Abstract

AbstractDuring Hurricane María, individuals throughout the Caribbean uploaded video and photographs to social media, but as winds downed communication towers and electric lines, sharing stopped. Still, satellites orbiting high above Earth transmitted views of the massive hurricane. In the following weeks, the media bombarded viewers with scenes of devastated landscapes, people wading through waist‐deep water, infrastructure shredded beyond recognition, apocalyptic desolation, and desperation. Media portrayals focused on a “powerless” people, literally without electrical power, further reduced into social, economic, and political powerlessness. This article combines ethnographic elicitation with cultural analysis to understand how images of trauma and suffering affect diverse audiences. Do these images compel viewers to fight for justice or do they desensitize them? Do they lead people toward feelings of pessimism, resignation, and cynicism?
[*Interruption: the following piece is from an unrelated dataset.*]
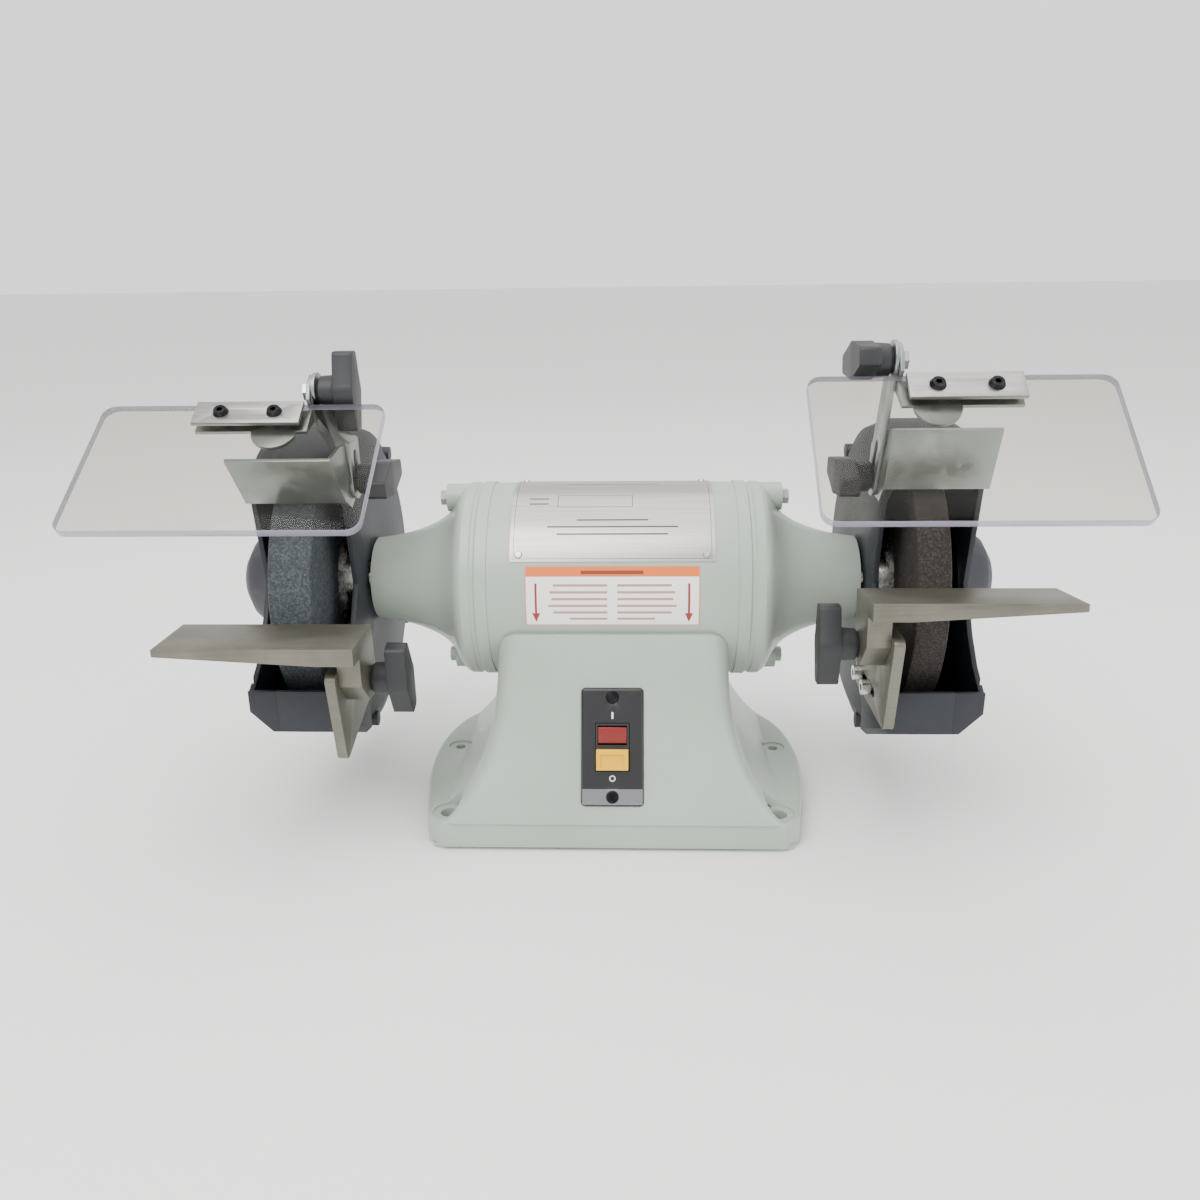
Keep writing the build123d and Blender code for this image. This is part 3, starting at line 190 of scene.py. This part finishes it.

I explore how people's backgrounds and relationships to specific places inform the ways they are even able to look at, grapple with, and work through traumatic images. I demonstrate how long‐term prejudice is imbedded into the media's imagery and representations of Hurricane María to show how associated governmental neglect exacerbates the trauma of disaster. Lastly, I engage with the place of responsibility and sorrow as I raise the question of how the specter of future natural disasters haunts the current state of devastation.